Reality 2. The faith of God and the faith of Jesus
One of the most startling realizations in Scripture is to discover that God has faith in us. He believes in us. He has confidence in us. In lost humanity, Christ saw the pearl of great price. "Christ would never have given His life for the human race," Ellen White writes, "if He had not faith in the souls for whom He died" (Lift Him Up, p. 221).
This is sobering. Yet when we accept the vision that God has of us; when we embrace the confidence He has placed in us; we are able to live that same faith and show confidence in others.
God's last-day people are characterized as those who "keep . . . the faith of Jesus" (Rev 14:12). This means that – motivated by God's agape-faith in us –instead of being suspicious, critical, or negative about our fellow laborers, we confidently work beside them. We believe in their abilities, in their value, in their place in ministry, and we ever work to help them reach their potential in Christ.
It also adds power to our evangelism. "If we wish to do good to souls," Ellen White poignantly offers, "our success with these souls will be in proportion to their belief in our belief and appreciation of them" (Gospel Herald, May 1, 1898).
Reality 3. Our corporate history
The book of Nehemiah records an interesting event: "Then those of Israelite lineage separated themselves from all foreigners; and they stood and confessed their sins and the iniquities of their fathers" (Nehemiah 9:2). This is a classic example of corporate repentance. God's people acknowledged the missteps of their forefathers and repented in a corporate way.
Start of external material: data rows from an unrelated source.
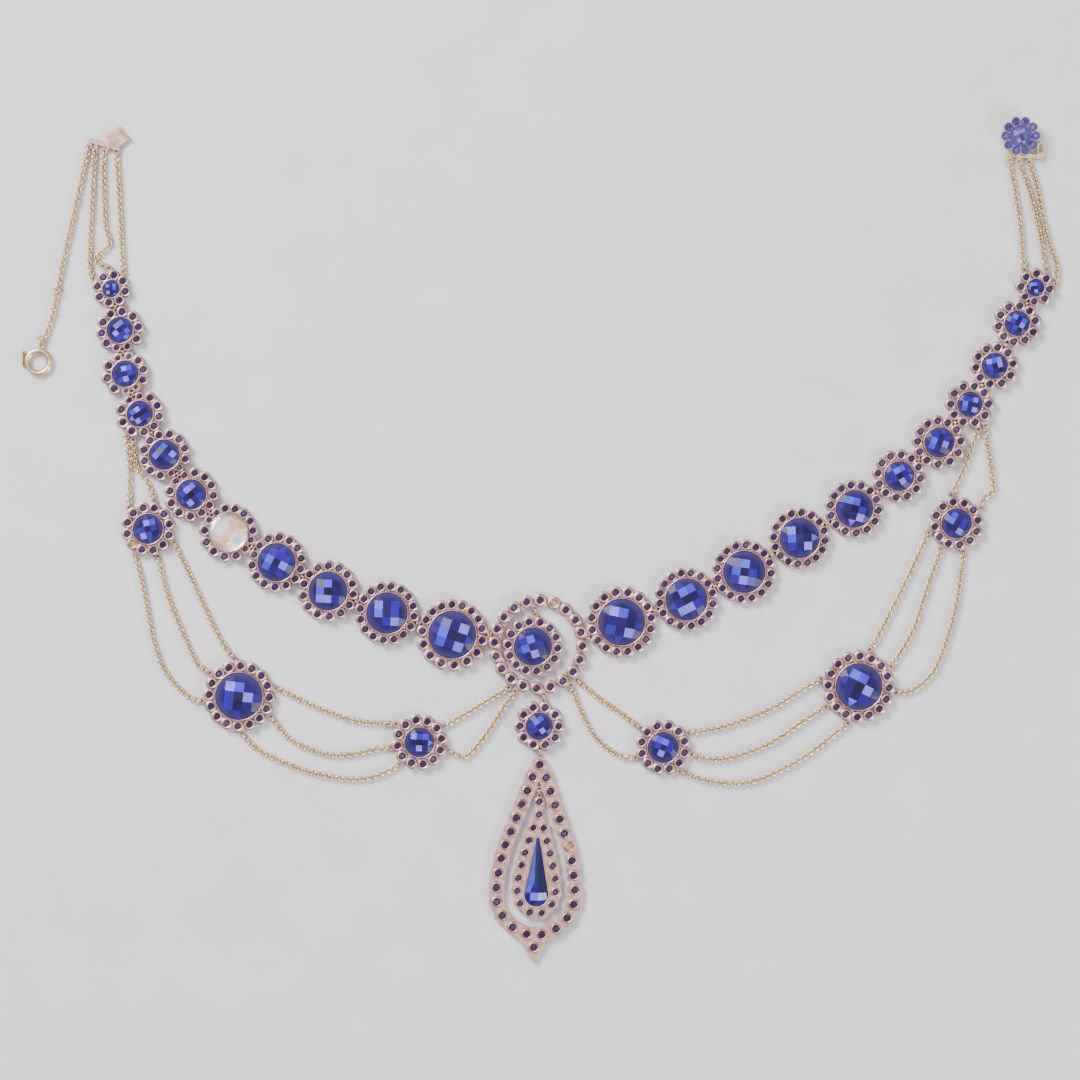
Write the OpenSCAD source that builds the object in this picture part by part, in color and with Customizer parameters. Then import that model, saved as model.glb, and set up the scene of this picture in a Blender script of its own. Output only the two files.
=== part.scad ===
// Festoon necklace: a row of graduated collet-set clusters, two swags of fine chain with
// three clusters each, and a ring, a small cluster and a pear pendant below the middle.
// It lies open and flat on its back. X runs across, Y towards the clasp ends, Z up.

/* [Settings] */
// Thickness of the back plate of a cluster
plate_t = 1.3; // [1.0:0.1:1.5]
// Height of a small collet
collet_h = 2.0; // [1.8:0.1:2.2]
// Depth of the seat in a small collet
seat_d = 0.45; // [0.3:0.05:0.6]
// Radius of the seat of a small stone
seat_r = 0.95; // [0.8:0.05:1.0]
// Wall of the collet round a main stone
main_wall = 0.3; // [0.2:0.05:0.35]
// Depth of the seat of a main stone
main_seat_d = 0.9; // [0.6:0.1:1.2]
// Wanted radius of the small collets that face a neighbour
face_r = 1.25; // [1.05:0.05:1.35]

/* [Stones] */
// Height of a main stone's dome as a share of its radius
dome = 0.32; // [0.2:0.02:0.4]
// Clearance between a stone and its seat
stone_gap = 0.06; // [0.04:0.01:0.1]
// Height of a small stone above its collet
small_rise = 0.25; // [0.1:0.05:0.4]

/* [Links and chains] */
// Diameter of the chains
chain_d = 1.4; // [1.2:0.1:1.5]
// Radius of the wire of the link rings
ring_wire = 0.2; // [0.16:0.01:0.22]
// Distance from a link's middle to the hole in each lug
lug_reach = 0.75; // [0.7:0.05:0.8]
// Outer radius of the eyelets that hold the chains
eyelet_r = 0.8; // [0.75:0.05:0.85]

/* [Pendant] */
// Width of the pendant's frame
frame_w = 3.6; // [3.4:0.1:3.8]
// Thickness of the pendant's frame
frame_t = 1.6; // [1.4:0.1:1.8]
// Lean of the pendant to the left, in degrees
lean = 1.9; // [0:0.1:3]

/* [Bolt ring] */
// Radius of the middle line of the bolt ring
hoop_r = 2.83; // [2.8:0.01:2.9]
// Radius of the bolt ring's tube
hoop_tube = 0.83; // [0.8:0.01:0.86]

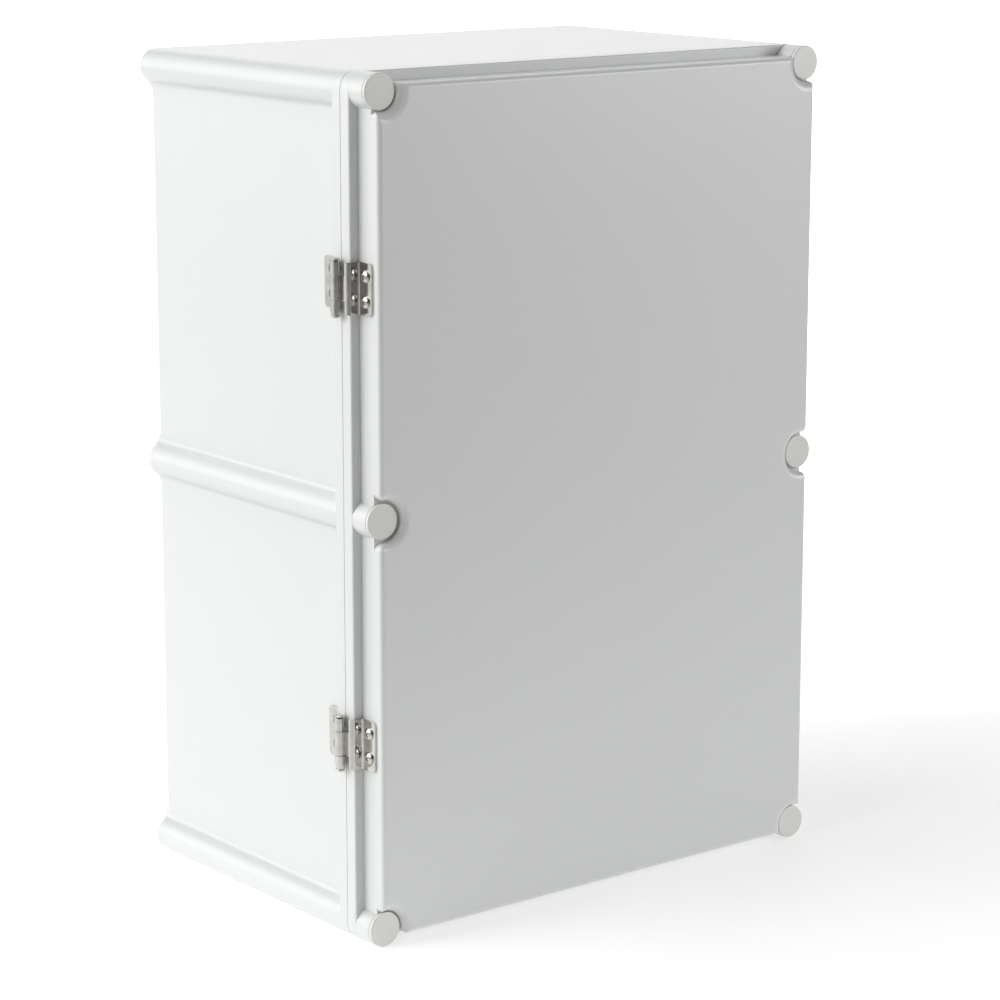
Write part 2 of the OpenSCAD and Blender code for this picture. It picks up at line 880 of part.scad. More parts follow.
base_shell();
cover_shell();
cover_gasket();
tower_inserts();
plate_inserts();
hinge_base_leaf(hinge_offset);  // hinge_base_leaf_upper
hinge_base_leaf(-hinge_offset);  // hinge_base_leaf_lower
hinge_cover_leaf(hinge_offset);  // hinge_cover_leaf_upper
hinge_cover_leaf(-hinge_offset);  // hinge_cover_leaf_lower
hinge_pin(hinge_offset);  // hinge_pin_upper
hinge_pin(-hinge_offset);  // hinge_pin_lower
hinge_base_screws();
hinge_base_nuts();
hinge_cover_screws();
hinge_cover_nuts();
at_tower(TOP_LEFT) cover_screw();  // cover_screw_top_left
at_tower(MID_LEFT) cover_screw();  // cover_screw_mid_left
at_tower(BOTTOM_LEFT) cover_screw();  // cover_screw_bottom_left
at_tower(TOP_RIGHT) cover_screw();  // cover_screw_top_right
at_tower(MID_RIGHT) cover_screw();  // cover_screw_mid_right
at_tower(BOTTOM_RIGHT) cover_screw();  // cover_screw_bottom_right
at_tower(TOP_LEFT) screw_cap();  // screw_cap_top_left
at_tower(MID_LEFT) screw_cap();  // screw_cap_mid_left
at_tower(BOTTOM_LEFT) screw_cap();  // screw_cap_bottom_left
at_tower(TOP_RIGHT) screw_cap();  // screw_cap_top_right
at_tower(MID_RIGHT) screw_cap();  // screw_cap_mid_right
at_tower(BOTTOM_RIGHT) screw_cap();  // screw_cap_bottom_right
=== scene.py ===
"""Looks of the hinged polycarbonate enclosure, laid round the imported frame.

Case, cover and caps are moulded polycarbonate, the hinges are polished
stainless sheet, and every screw, nut and insert is built with its drive,
thread or knurl. Sizes are in metres unless a name says otherwise.
"""

import math

import bmesh
import bpy
from bpy.props import FloatProperty, FloatVectorProperty, IntProperty, PointerProperty, StringProperty
from mathutils import Euler, Matrix, Vector


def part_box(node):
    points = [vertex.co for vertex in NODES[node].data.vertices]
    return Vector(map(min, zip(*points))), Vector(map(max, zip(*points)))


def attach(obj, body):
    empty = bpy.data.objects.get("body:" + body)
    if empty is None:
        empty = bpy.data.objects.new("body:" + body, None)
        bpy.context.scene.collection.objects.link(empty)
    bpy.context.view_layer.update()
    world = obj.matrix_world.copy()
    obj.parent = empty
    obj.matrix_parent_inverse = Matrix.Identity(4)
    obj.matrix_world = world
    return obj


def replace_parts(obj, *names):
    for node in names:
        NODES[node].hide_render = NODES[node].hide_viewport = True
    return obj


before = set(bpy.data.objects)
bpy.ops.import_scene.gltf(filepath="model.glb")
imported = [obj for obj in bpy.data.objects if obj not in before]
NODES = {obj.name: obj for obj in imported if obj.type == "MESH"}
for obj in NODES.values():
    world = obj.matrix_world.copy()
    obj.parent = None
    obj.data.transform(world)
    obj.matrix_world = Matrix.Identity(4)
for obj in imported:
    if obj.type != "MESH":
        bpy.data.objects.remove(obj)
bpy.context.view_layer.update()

bl_info = {
    "name": "Hinged enclosure looks",
    "version": (1, 0, 0),
    "blender": (4, 5, 0),
    "location": "3D View > Sidebar > Enclosure",
    "description": "Finishes, fasteners and studio for a hinged polycarbonate enclosure",
    "category": "Object",
}

MM = 0.001
SIDES = ("left", "right")
LEVELS = ("top", "mid", "bottom")
PLACES = [f"{level}_{side}" for side in SIDES for level in LEVELS]

MERGE = 0.001 * MM  # points nearer than this become one
SHARP_ANGLE = math.radians(32)  # edges that turn more than this stay sharp
EDGE_SAMPLES = 6  # samples of a shader's rounded edge
NOISE_RANGE = (0.3, 0.7)  # the values of a noise pattern that most of it lies between
HEAD_POINTS = 48  # points round a leaf screw's head or nut
STEM_POINTS = 32  # points round a cover screw's neck and tip
HEXAGON = math.cos(math.pi / 6)  # share of a hexagon's corner radius that its flats stand at


# ---- materials ----


def linear(hex_colour):
    """sRGB hex text to a linear RGBA tuple."""
    parts = [int(hex_colour[i : i + 2], 16) / 255 for i in (1, 3, 5)]
    return tuple(
        c / 12.92 if c <= 0.04045 else ((c + 0.055) / 1.055) ** 2.4 for c in parts
    ) + (1.0,)


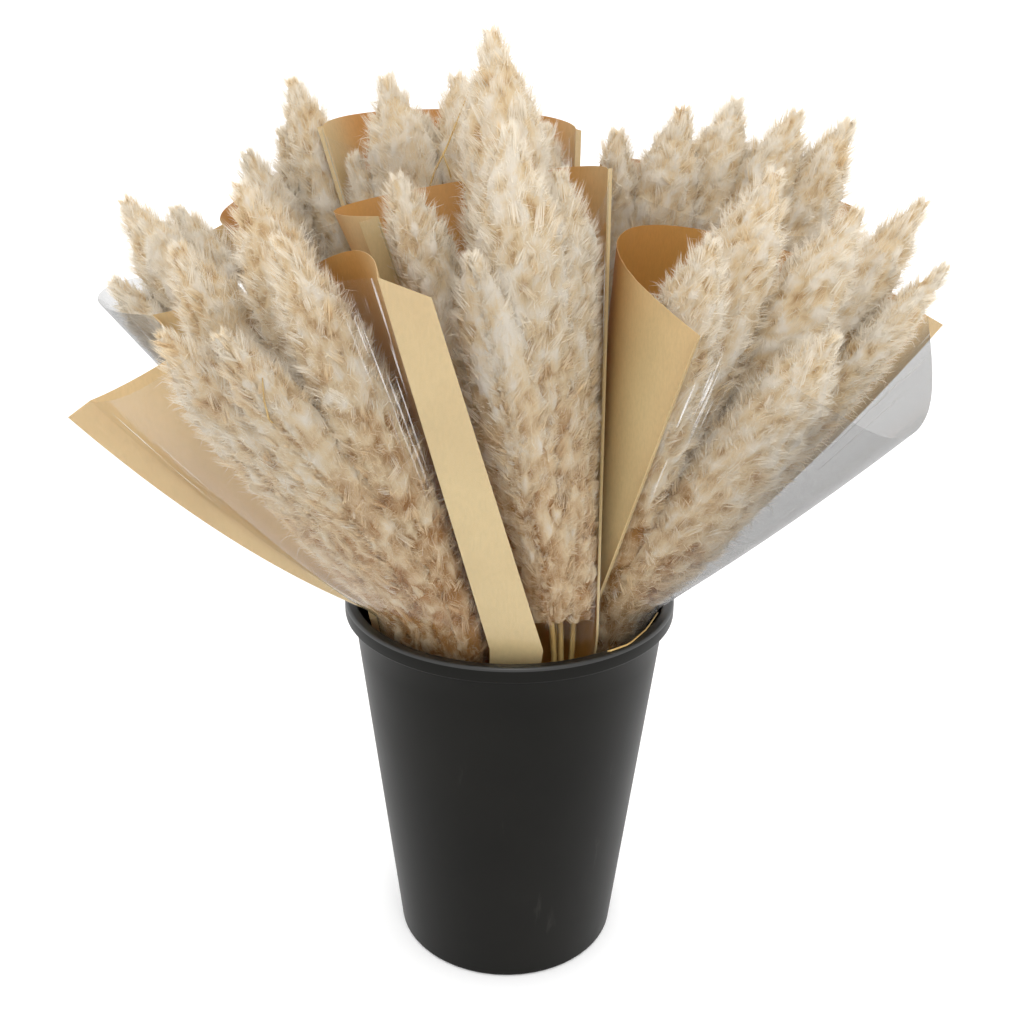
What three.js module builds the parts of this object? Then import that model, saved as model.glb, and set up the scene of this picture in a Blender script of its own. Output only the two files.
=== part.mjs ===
// A florist's bucket of wrapped bunches of pampas grass, in millimetres, +Z up.
// The origin is the middle of the bucket's base, on the surface that it stands on.
// Each bunch is a tie of stems with fluffy heads, in a sleeve with a paper back and a clear front.
import * as THREE from 'three';

// Bucket
const BUCKET_HEIGHT = 308;
const BASE_RADIUS = 90.7;
const WALL_TOP_RADIUS = 123;
const WALL_TOP = 295;
const LIP_RADIUS = 130;
const WALL = 2;
const FLOOR = 2.5;
const FOOT_ROUND = 3.2;
const BUCKET_SIDES = 40;

// Heights shared by the sleeves and the stems
const CLEARANCE = 0.3;
const FOOT_Z = FLOOR + CLEARANCE;
const RIM_Z = BUCKET_HEIGHT + 6;
const TIE_Z = 90;

// Sleeves
const PAPER_THICKNESS = 0.8;
const FILM_THICKNESS = 0.6;
const FILM_OFFSET = 1.3;
const FOOT_HALF_WIDTH = 19;
const FOOT_BULGE = 17;
const FOOT_FLANGE = 3;
const PAPER_GRID = { columns: 12, below: 3, above: 4 };
const FILM_GRID = { columns: 10, below: 2, above: 4 };
const REACH_OF_PULL = 0.75;

// Plumes
const STEM_RADIUS = 2.4;
const STEM_SIDES = 5;
const STEM_SPACING = 5.3;
const BEND_LENGTH = 50;
const FAN_ALONG = 0.55;
const FAN_ACROSS = 0.36;
const AXIS_SAMPLES = 60;

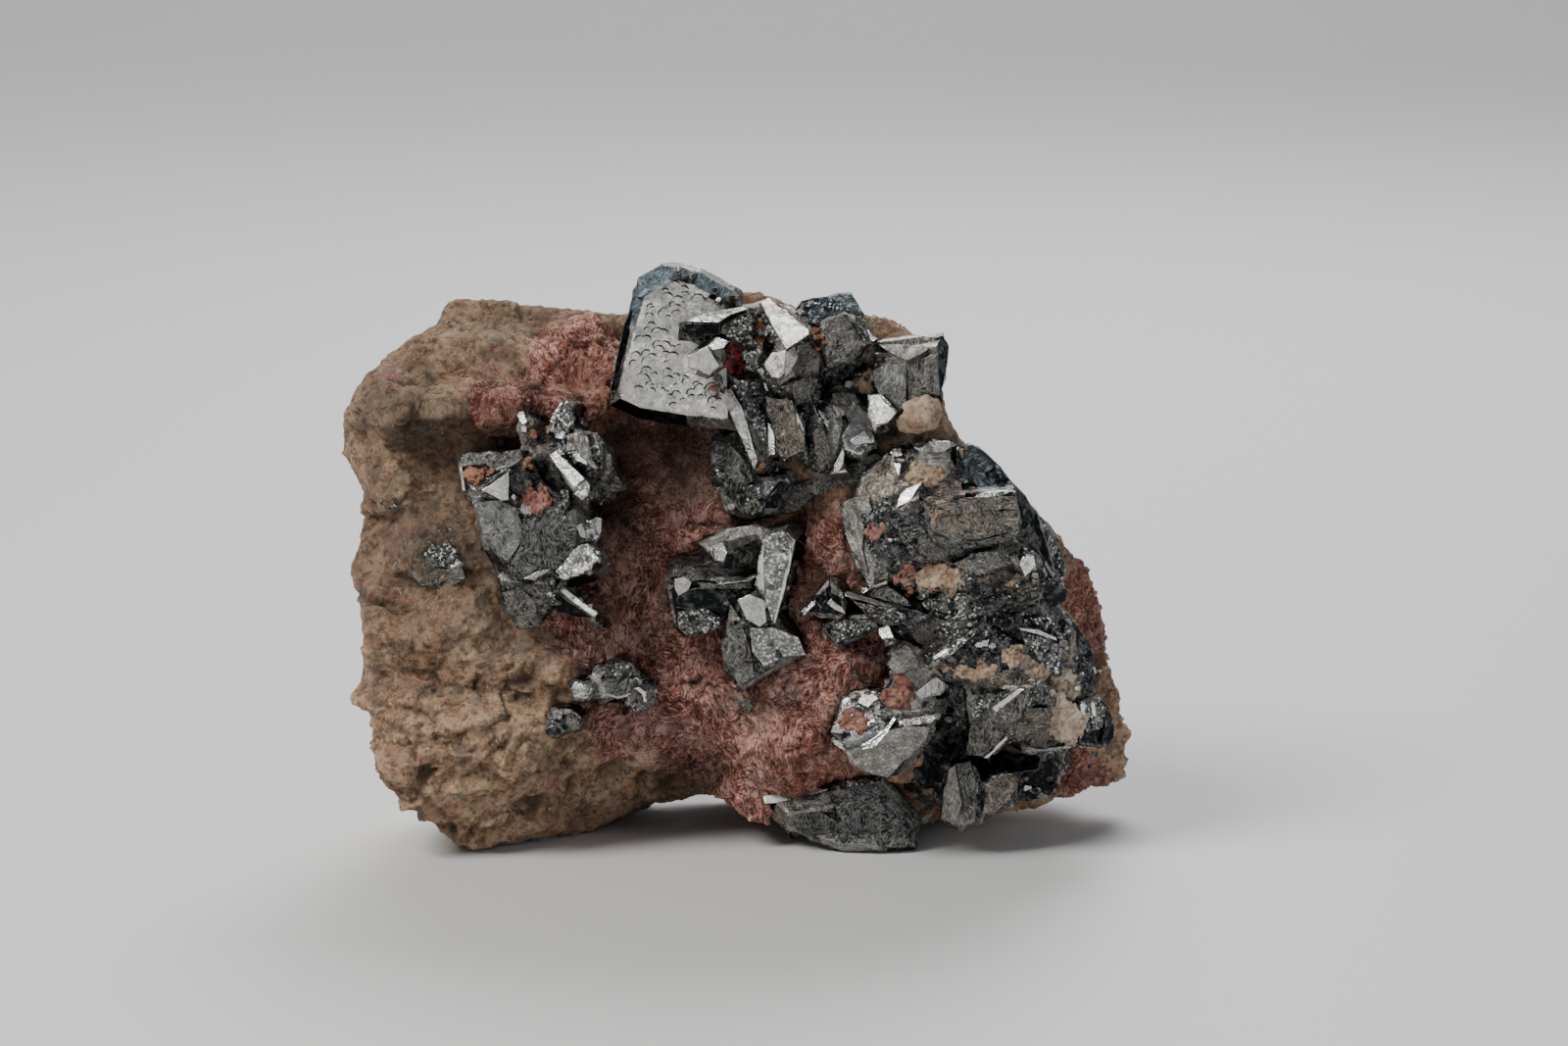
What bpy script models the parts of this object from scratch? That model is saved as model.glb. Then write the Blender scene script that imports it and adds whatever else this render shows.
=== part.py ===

Corporate repentance is not simply a technicality so that God can wipe clean the books in heaven. Corporate repentance is very concrete and grounded in reality. In the Hebrew language, the word translated for "repent" is shuv, which literally means to "turn around." It denotes that a person is going in the wrong direction and until he or she repents, any nice things done are of little value.
What our corporate history teaches is clear. Ellen White declared long ago that the message given to us in Minneapolis was the one "God commanded to be given to the world" (1888 Materials, p. 1336). It was a message that was to "lighten the whole earth with [God's] glory." Yet, sadly, that light was "resisted, and by the action of our own brethren has been in a great degree kept away from the world" (Ibid., p. 1575, emphasis added).
We could "win" a million people to our numbers, but until we re-examine the road map, until we return to the fork in the road, the fork where we began heading in the wrong direction, we will not work to a finish. We must acknowl-edge our past, and by God's grace, embrace the direction He wanted to lead us at the time of our detour. Until then, our evangelism will be everything but corporate. It will, instead, be characterized by disjointed pockets of workers and efforts done here-and-there, but will not be cohesive and will not reach the whole world.
I think of a poignant example from the life of William Wilberforce, that giant of the Christian faith who was the catalyst for the abolition of slavery in England (and, indirectly, America). In a stirring speech given to Parliament in 1789, Wilberforce introduced his desire to abolish the slave trade. Instead of pointing fingers, he proclaimed this:
"I mean not to accuse anyone, but to take the shame upon myself, in common indeed with the whole Parliament of Great Britain, for having suffered this horrid trade to be carried on under their authority. We are all guilty – we ought all to plead guilty, and not to exculpate ourselves by throwing the blame on others." (quoted in Eric Metaxas, Amazing Grace, p. 133).
It would be 18 years until the slave trade was abolished, and 44 years until slavery was completely abolished, which, by the way, was the same year Wilberforce died.
Let us, with greater fervency than ever before, recognize these three corporate realities so that the pain God's heart feels over Satan's slavery of men can finally be extinguished.